Example. Let $ x = (x _ {1} \dots x _ {n} ) $, where $ x _ {1} \dots x _ {n} $ are independent identically-distributed random variables with normal distributions $ N ( \theta , \sigma ^ {2} ) $, $ \sigma ^ {2} $ is known, while the unknown parameter $ \theta $ has the normal distribution $ N ( \mu , \tau ^ {2} ) $. Since the a posteriori distribution for $ \theta $( where $ x $ is given) is normal $ N ( \mu _ {n} , \tau _ {n} ^ {2} ) $ with

$$ \mu _ {n} = \ \frac{n \overline{x}\; \sigma ^ {-2} + \mu \tau ^ {-2} }{n \sigma ^ {-2} + \tau ^ {-2} } ,\ \ \tau _ {n} ^ {-2} = n \sigma ^ {-2} + \tau ^ {-2} , $$

where $ \overline{x}\; = ( \overline{x}\; _ {1} + \dots + \overline{x}\; _ {n} ) / n $, it follows that for the quadratic loss function $ {| \theta - d | } ^ {2} $ the Bayesian estimator is $ \delta ^ {*} (x) = \mu _ {n} $, while the Bayesian risk is $ \tau _ {n} ^ {2} = \sigma ^ {2} \tau ^ {2} / (n \tau ^ {2} + \sigma ^ {2} ) $.

Comments

References

[a1]	E. Sverdrup, "Laws and chance variations" , 1 , North-Holland (1967) pp. Chapt. 6, Section 4

How to Cite This Entry:
Bayesian estimator.
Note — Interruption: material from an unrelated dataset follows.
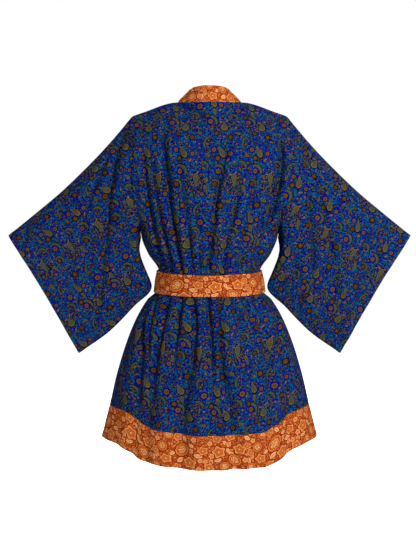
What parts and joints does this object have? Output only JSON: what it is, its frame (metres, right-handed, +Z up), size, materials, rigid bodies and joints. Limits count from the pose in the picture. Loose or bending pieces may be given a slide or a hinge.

Encyclopedia of Mathematics. URL: http://encyclopediaofmath.org/index.php?title=Bayesian_estimator&oldid=45999

This article was adapted from an original article by A.N. Shiryaev (originator), which appeared in Encyclopedia of Mathematics - ISBN 1402006098. See original article

Navigation

Tools

Namespaces

Variants

Views

Actions

Difference between revisions of "Bayesian estimator"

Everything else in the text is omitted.